= Complex adaptive leadership =

Approach to leadership

Complex adaptive leadership (CAL) is an approach to leadership based on a polyarchic assumption (leadership of the many by the many), rather than based on an oligarchic assumption (leadership of the many by the few). Leadership in this theory is seen as a complex dynamic involving all, rather than only a role or attribute within a hierarchy. The theory calls for skills, attributes and roles which are additional to the demands of traditional leadership. The term appeared in various articles and chapters of books between 2002 and 2010, mainly in articles concerning the medical field (see articles by: Tatsuo I 2002, Hill et al. 2008, Hanah et al. 2008, Avolio et al. (2008), Ford 2009, and Chadwick 2010).

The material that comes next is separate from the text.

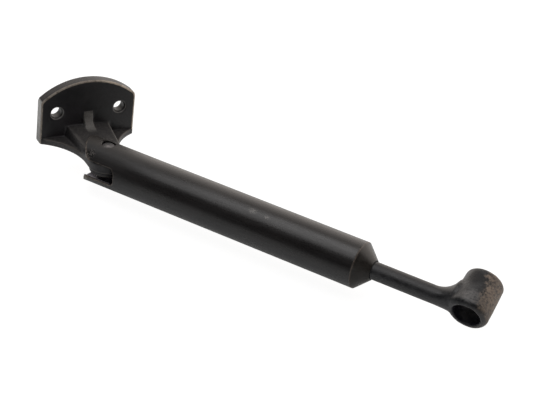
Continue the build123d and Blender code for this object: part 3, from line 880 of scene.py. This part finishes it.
def dark_forging():
    """The rod's blacked steel; the eye is rougher, dusty brown on the side away from the rod, with a painted
    highlight on its top and painted shade at its far top, along its front edge and in its bore.
    """
    s = Surface("dark_forging", FORGING_COLOR, rough=0.34)
    at = forging_places(s)
    dark = dark_mark(s, at)
    dust = dust_mark(s, at)
    # Painted highlight on the eye's top, broken by pores
    lit = s.times(s.span(at.from_patch, *EYE_HIGHLIGHT_RADIUS), s.span(at.pores, *HIGHLIGHT_PORES))

    body = s.mix(s.span(at.blotch, *ROD_BLOTCHES), *ROD_COLORS)
    body = s.lay(body, s.span(at.pores, *ROD_PORES), ROD_PORE_COLOR, share=0.7)
    body = s.lay(body, s.times(at.forged, s.span(at.pores, *EYE_PORES)), EYE_PORE_COLOR)
    body = s.lay(body, lit, EYE_HIGHLIGHT_COLOR)
    # Painted shade at the eye's far top and along its front edge
    body = s.lay(body, dark, EYE_SHADE_COLOR)
    face_color = s.mix(s.span(at.patches, *FACE_BLOTCHES), *EYE_FACE_COLORS)
    body = s.lay(body, at.face, face_color, share=0.75)
    body = s.lay(body, dust, s.mix(s.span(at.depth, *DUST_DEPTH), *DUST_COLORS))
    # Painted shade in the eye's bore
    s.color(s.lay(body, at.hollow, HOLLOW_SHADE_COLOR))

    gloss = s.less(FULL_GLOSS, s.times(at.face, FACE_GLOSS_LOSS))
    s.gloss(s.less(gloss, s.times(dark, DARK_GLOSS_LOSS)))
    sleek = s.plus(s.span(at.blotch, *NOISE_RANGE, *FORGING_ROUGH), s.span(at.along, *ROD_ROUGH))
    s.rough(s.plus(sleek, s.times(dust, DUST_ROUGH)))
    lumpy = s.bump(s.times(at.pores, at.forged), depth=0.30, strength=0.6)
    s.normal(s.bump(at.fine, depth=0.03, strength=0.5, under=lumpy))
    return s.material


# Levels, shades and steps of roughness of the plain materials, and the stretches of their marks

STEEL_BLOTCHES = (0.34, 0.68)
STEEL_SHADES = (0.72, 1.18)
STEEL_ROUGH = (-0.07, 0.08)
MOULDED_BLOTCHES = (0.35, 0.65)
MOULDED_SHADES = (0.8, 1.25)
MOULDED_ROUGH = (-0.06, 0.06)
EVEN_MARKS = (1, 1, 1)
TURNED_MARKS = (1, 0.1, 0.1)

# The pin's colours, the edges of its marks in millimetres in the barrel's frame, and its roughness

PIN_COLOR = (0.13, 0.13, 0.135)
PIN_COLORS = ((0.095, 0.094, 0.098), (0.155, 0.154, 0.159))
PIN_HIGHLIGHT_COLOR = (0.24, 0.235, 0.235)
PIN_SHADE_COLOR = (0.006, 0.006, 0.007)
PIN_RIM = (PIN_RADIUS - 0.6, PIN_RADIUS - 0.25)
PIN_HIGHLIGHT_AT = (0.3, -1.0, 0)
PIN_HIGHLIGHT_RADIUS = (1.3, 0.3)
PIN_ROUGH = (0.39, 0.54)


def blued_pin():
    """The pin's steel, with painted shade at its rim on the far side, where it sinks into the ear, and a
    painted highlight on its end.
    """
    s = Surface("blued_pin", PIN_COLOR, rough=0.46, metallic=1.0)
    where = s.place(BARREL)
    marks = s.noise(where, scale=1.6, detail=4, rough=0.6)
    blotch = s.noise(where, scale=0.3, detail=4, rough=0.6)
    gap_shade = s.times(s.span(s.from_line(BARREL, "Z"), *PIN_RIM), pin_far_side_shade(s))
    painted_highlight = s.span(s.from_line(BARREL, "Z", PIN_HIGHLIGHT_AT), *PIN_HIGHLIGHT_RADIUS)
    face = s.mix(s.span(blotch, *STEEL_BLOTCHES), *PIN_COLORS)
    # A painted highlight on the pin's end, and painted shade at its rim
    s.color(s.lay(s.lay(face, painted_highlight, PIN_HIGHLIGHT_COLOR), gap_shade, PIN_SHADE_COLOR))
    s.rough(s.span(marks, *NOISE_RANGE, *PIN_ROUGH))
    s.normal(s.bump(marks, depth=0.012, strength=0.6))
    return s.material


def shades(base, factors):
    """A darker and a lighter shade of one colour."""
    return [tuple(value * factor for value in base) for factor in factors]


def around(middle, steps):
    return [middle + step for step in steps]


def steel(name, base, rough, stretch):
    """Turned or drawn metal, with fine marks along its stretch."""
    s = Surface(name, base, rough, metallic=1.0)
    marks = s.noise(s.place(BARREL, stretch), scale=3.0, detail=4, rough=0.6)
    blotch = s.noise(s.place(BARREL), scale=0.3, detail=4, rough=0.6)
    s.color(s.mix(s.span(blotch, *STEEL_BLOTCHES), *shades(base, STEEL_SHADES)))
    s.rough(s.span(marks, *NOISE_RANGE, *around(rough, STEEL_ROUGH)))
    s.normal(s.bump(marks, depth=0.012, strength=0.6))
    return s.material


def moulded(name, base, rough):
    """Moulded nylon or rubber, with a fine even grain."""
    s = Surface(name, base, rough)
    where = s.place(BARREL)
    grain = s.noise(where, scale=4.0, detail=3, rough=0.6)
    blotch = s.noise(where, scale=0.5, detail=4, rough=0.6)
    s.color(s.mix(s.span(blotch, *MOULDED_BLOTCHES), *shades(base, MOULDED_SHADES)))
    s.rough(s.span(grain, *NOISE_RANGE, *around(rough, MOULDED_ROUGH)))
    s.normal(s.bump(grain, depth=0.02, strength=0.5))
    return s.material


# Skins: own meshes that take the place of the bracket, the tube and the eye rod, with soft edges

EVEN_STEPS = (0.5, -0.53) * 3
SMOOTH_STEP = 0.5
SHARP_PASSES = 4
SHARP_SHARE = 0.16
LEAST_RADIUS = 0.01
LUMPS_SHIFT = (1, 1.7, 2.3)


def skin(node, name, voxel, passes, convex_share):
    """A closed even mesh of a node, smoothed so that inside corners fill more than outside edges round.

    The mesh's edge attribute says how sharp each point was before.
    """
    piece = bpy.data.objects.new(name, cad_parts[node].data.copy())
    bpy.context.collection.objects.link(piece)
    remesh = piece.modifiers.new("skin", "REMESH")
    remesh.mode = "VOXEL"
    remesh.voxel_size = voxel * MM
    bpy.context.view_layer.update()
    mesh = bpy.data.meshes.new_from_object(piece.evaluated_get(bpy.context.evaluated_depsgraph_get()))
    piece.modifiers.clear()
    piece.data = mesh
    mesh.materials.clear()
    count = len(mesh.vertices)
    points = read_points(mesh, PART)
    ends = np.empty(len(mesh.edges) * 2, np.int32)
    mesh.edges.foreach_get("vertices", ends)
    first, second = ends.reshape(-1, 2).T
    degree = np.bincount(first, minlength=count) + np.bincount(second, minlength=count)

    def spread(values):
        """The mean of each point's neighbours."""
        sums = []
        for column in values.T:
            onward = np.bincount(first, column[second], count)
            sums.append(onward + np.bincount(second, column[first], count))
        return np.stack(sums, 1) / np.maximum(degree, 1)[:, None]

    for step in EVEN_STEPS:
        points += (spread(points) - points) * step
    sharp = np.zeros(count)
    for number in range(passes):
        normals = point_normals(mesh, points)
        move = (spread(points) - points) * SMOOTH_STEP
        outward = (move * normals).sum(1)
        points += move * np.where(outward > 0, 1.0, convex_share)[:, None]
        if number < SHARP_PASSES:
            sharp += np.maximum(-outward, 0)
    edge = spread(sharp[:, None])[:, 0] / (voxel * SHARP_SHARE)
    write_points(mesh, points)
    attribute = mesh.attributes.new("edge", "FLOAT", "POINT")
    attribute.data.foreach_set("value", np.clip(edge, 0, 1).astype(np.float32))
    shade_smooth(mesh)
    return piece


def shade_smooth(mesh):
    mesh.polygons.foreach_set("use_smooth", np.ones(len(mesh.polygons), bool))


def point_normals(mesh, points):
    write_points(mesh, points)
    normals = np.empty(len(mesh.vertices) * 3, np.float32)
    mesh.vertex_normals.foreach_get("vector", normals)
    return normals.reshape(-1, 3).astype(np.float64)


def write_points(mesh, points):
    mesh.vertices.foreach_set("co", (points * MM).astype(np.float32).ravel())
    mesh.update()


def read_points(mesh, home):
    """The mesh's points in millimetres, in the frame of home."""
    points = np.empty(len(mesh.vertices) * 3, np.float32)
    mesh.vertices.foreach_get("co", points)
    points = points.reshape(-1, 3).astype(np.float64) / MM
    back = np.array(home.inverted())
    return points @ back[:3, :3].T + back[:3, 3]


def put_points(mesh, home, points):
    out = np.array(home)
    write_points(mesh, points @ out[:3, :3].T + out[:3, 3])


def snap_radius(points, chosen, radius):
    """Moves the chosen points to one radius about the X axis."""
    size = np.hypot(points[:, 1], points[:, 2])
    share = np.where(chosen, radius / np.maximum(size, LEAST_RADIUS), 1.0)
    points[:, 1] *= share
    points[:, 2] *= share


def lumps(points, scale, depth, seed):
    """A smooth random height at each point, between -depth and depth."""
    shift = Vector([seed * factor for factor in LUMPS_SHIFT])
    return np.array([noise.noise(Vector(p) * scale + shift) for p in points]) * depth


def make_bracket():
    piece = skin("mounting_bracket", "bracket_casting", voxel=0.28, passes=26, convex_share=0.12)
    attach(piece, "bracket")
    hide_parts("mounting_bracket")
    return piece


TUBE_SNAP = 0.09
TUBE_END_BAND = 0.45
TUBE_END_SNAP = 0.5
TUBE_END_FLAT = 0.3


def make_tube():
    """The tube's skin, with its round faces and its far end made true again."""
    piece = skin("barrel_tube", "tube_skin", voxel=0.32, passes=1, convex_share=0.6)
    points = read_points(piece.data, BARREL)
    size = np.hypot(points[:, 1], points[:, 2])
    snap_radius(points, np.abs(size - TUBE_RADIUS) < TUBE_SNAP, TUBE_RADIUS)
    snap_radius(points, np.abs(size - BORE_RADIUS) < TUBE_SNAP, BORE_RADIUS)
    end = points[:, 0] > TUBE_LENGTH - TUBE_END_BAND
    snap_radius(points, end & (size > TUBE_RADIUS - TUBE_END_SNAP), TUBE_RADIUS)
    snap_radius(points, end & (size < BORE_RADIUS + TUBE_END_SNAP), BORE_RADIUS)
    points[:, 0] = np.where(points[:, 0] > TUBE_LENGTH - TUBE_END_FLAT, TUBE_LENGTH, points[:, 0])
    put_points(piece.data, BARREL, points)
    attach(piece, "barrel")
    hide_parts("barrel_tube")
    return piece


ROD_SNAP = 0.3
LUMPS_START = NECK_START + 3
LUMPS_RUN = 8


def make_eye():
    """The rod's skin, true where it is turned and lumpy where it is forged."""
    piece = skin("eye_rod", "eye_forging", voxel=0.32, passes=44, convex_share=0.16)
    mesh = piece.data
    points = read_points(mesh, ROD)
    size = np.hypot(points[:, 1], points[:, 2])
    bar = points[:, 0] < NECK_START - ROD_SNAP
    thin = bar & (points[:, 0] < PISTON_FRONT)
    snap_radius(points, bar & (np.abs(size - ROD_RADIUS) < ROD_SNAP), ROD_RADIUS)
    snap_radius(points, thin & (np.abs(size - ROD_END_RADIUS) < ROD_SNAP), ROD_END_RADIUS)
    put_points(mesh, ROD, points)
    normals = point_normals(mesh, read_points(mesh, PART))
    share = np.clip((points[:, 0] - LUMPS_START) / LUMPS_RUN, 0, 1)
    height = lumps(points, scale=0.16, depth=0.16, seed=3.1)
    height += lumps(points, scale=0.5, depth=0.05, seed=8.4)
    write_points(mesh, read_points(mesh, PART) + normals * (height * share)[:, None])
    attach(piece, "rod")
    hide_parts("eye_rod")
    return piece


# How far the pin's end sinks at each share of its radius, as shares of PIN_SINK

PIN_CROWN = ((0.35, 0.01), (0.6, 0.05), (0.78, 0.13), (0.9, 0.27), (0.97, 0.50), (1.0, 0.95))
PIN_SINK = 0.75
PIN_SIDES = 96


def make_pin():
    """The pin with both ends crowned, so that each end sinks below the ear at its rim."""
    half = [(PIN_RADIUS * share, PIN_END - PIN_SINK * sink) for share, sink in PIN_CROWN]
    rings = half + [(radius, -height) for radius, height in reversed(half)]
    points = [(0, 0, PIN_END)]
    for radius, height in rings:
        for side in range(PIN_SIDES):
            angle = 2 * math.pi * side / PIN_SIDES
            points.append((radius * math.cos(angle), radius * math.sin(angle), height))
    points.append((0, 0, -PIN_END))
    last = len(points) - 1
    base = last - PIN_SIDES
    after = [(side + 1) % PIN_SIDES for side in range(PIN_SIDES)]
    faces = [(0, 1 + side, 1 + after[side]) for side in range(PIN_SIDES)]
    for top in range(1, base, PIN_SIDES):
        low = top + PIN_SIDES
        faces += [(top + side, low + side, low + after[side], top + after[side]) for side in range(PIN_SIDES)]
    faces += [(last, base + after[side], base + side) for side in range(PIN_SIDES)]
    mesh = bpy.data.meshes.new("pin_crowned")
    mesh.from_pydata(points, [], faces)
    shade_smooth(mesh)
    put_points(mesh, BARREL, np.array(points))
    piece = bpy.data.objects.new("pin_crowned", mesh)
    bpy.context.collection.objects.link(piece)
    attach(piece, "barrel")
    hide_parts("pivot_pin")
    return piece


def make_spring():
    """The main spring as its own mesh, carried with the barrel."""
    piece = bpy.data.objects.new("spring_coil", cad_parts["main_spring"].data.copy())
    bpy.context.collection.objects.link(piece)
    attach(piece, "barrel")
    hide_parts("main_spring")
    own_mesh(piece)
    return piece


def dress(thing, material):
    thing.data.materials.clear()
    thing.data.materials.append(material)


def dress_nodes(names, material):
    for name in names:
        dress(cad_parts[name], material)


make_camera()
make_world()
make_floor()
make_softbox()

dress(make_bracket(), black_casting())
dress(make_tube(), black_tube())
dress(make_eye(), dark_forging())
dress_nodes(["nose_cone"], black_nose())
dress(make_pin(), blued_pin())
plain_steel = steel("plain_steel", (0.45, 0.45, 0.46), 0.38, TURNED_MARKS)
spring_steel = steel("spring_steel", (0.30, 0.30, 0.31), 0.34, EVEN_MARKS)
bronze = steel("bronze", (0.50, 0.36, 0.18), 0.42, TURNED_MARKS)
nylon = moulded("black_nylon", (0.060, 0.058, 0.065), 0.45)
rubber = moulded("black_rubber", (0.02, 0.02, 0.02), 0.62)
dress_nodes(["end_plug", "thrust_ring", "piston_head", "piston_washer", "piston_nut"], plain_steel)
dress(make_spring(), spring_steel)
dress_nodes(["plug_snap_ring", "nose_snap_ring"], spring_steel)
dress_nodes(["pivot_bush", "rod_guide"], bronze)
dress_nodes(["upper_pivot_spacer", "lower_pivot_spacer", "piston_wear_ring"], nylon)
dress_nodes(["rod_wiper", "stop_buffer"], rubber)

bpy.context.scene.view_settings.view_transform = "Standard"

In 2010 Obolensky published 'Complex Adaptive Leadership - Embracing Paradox and Uncertainty' , building on his prior work under the auspices of the Centre for Leadership Studies at The University of Exeter. For Obolensky a key output of complex adaptive leadership is self-organisation, and the ability for organisations to operate with reduced hierarchy, less management effort, and bureaucracy, and resultant higher staff engagement with lower costs. He traces the roots of his work to his time in the military during the 1980s, his teaching in the 1990s and his reading Gleick's book on Chaos. Subsequently he also took into account the writings of Lau Tzu's Tao Te Ching, situational leadership, servant leadership, the emergent strategy and shared leadership approach of Mintzberg, the adaptive leadership of Heifitz and others as well Spillane's work on distributed leadership.